The first one on this list is tungsten, with an atomic number 74 and an atomic mass of nearly 184 amu. Tungsten is the second naturally occurring hardest material. And it also has the second-highest melting point among all-natural materials. Notably, the only other material that surpasses tungsten is diamond.
Due to its high melting and boiling points, this rare metal is popularly used in electrical and thermal applications. For example, tungsten wire is mostly used in creating the inner lining of high-temperature furnaces. Apart from this, the metal also finds applications in everyday products such as manufacturing filaments for bulbs.
With an atomic number 42 and a relative atomic mass of 96 amu, this transition metal is also used to add electrical conductivity to alloys. Some common products that contain Mo include engine parts, missiles, drills, saw blades, and so on.
Atomic number 75 and relative atomic mass 186 makes Rhenium one of the rarest metals on earth. And notably, Rhenium is only second to tungsten when it comes to its melting point.
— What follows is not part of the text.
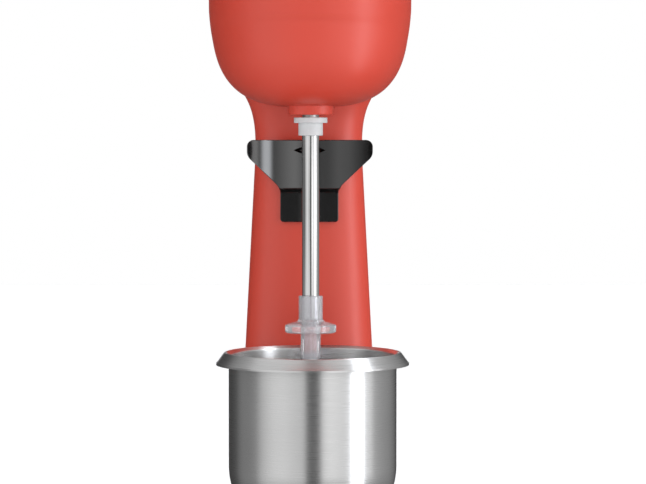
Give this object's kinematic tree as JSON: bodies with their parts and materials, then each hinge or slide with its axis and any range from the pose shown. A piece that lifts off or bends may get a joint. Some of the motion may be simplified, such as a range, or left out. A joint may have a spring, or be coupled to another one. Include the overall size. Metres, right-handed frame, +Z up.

It finds its applications mostly as an additive to molybdenum and tungsten-based alloys. Besides, it is also popularly used as a catalyst in the hydrogenation of fine chemicals. It is also used in filaments for ovens and x-ray machines.
Titanium is one of the most widely used rare metals amongst all. Due to its low bio-activity, it is preferably used as an implant for skeletal injuries. More to it, the metal is also low in density and still offers very high strength.
Its atomic number is 22 and its relative atomic mass is 48. Commercially available titanium has very high tensile strength, which is also one of the reasons for its application as an implant for skeletal fractures. Apart from medical applications, it is also used in aerospace and marine constructions. Though it is 60% denser than aluminum it still offers twice its strength.
Despite their rare occurrence, these transition metals are highly popular for exceptional applications. Most of the transition metals offer unmatched catalytic properties. However, this does not mean that they are not used anywhere else. And the information shared in this article is quite evident of the same.
It is noteworthy that none of the aforementioned metals are radio-active. Meaning, they do not pose a lot of environmental issues, despite being rarely available in the crust. More and more studies are still being carried out to find more uses for these metals.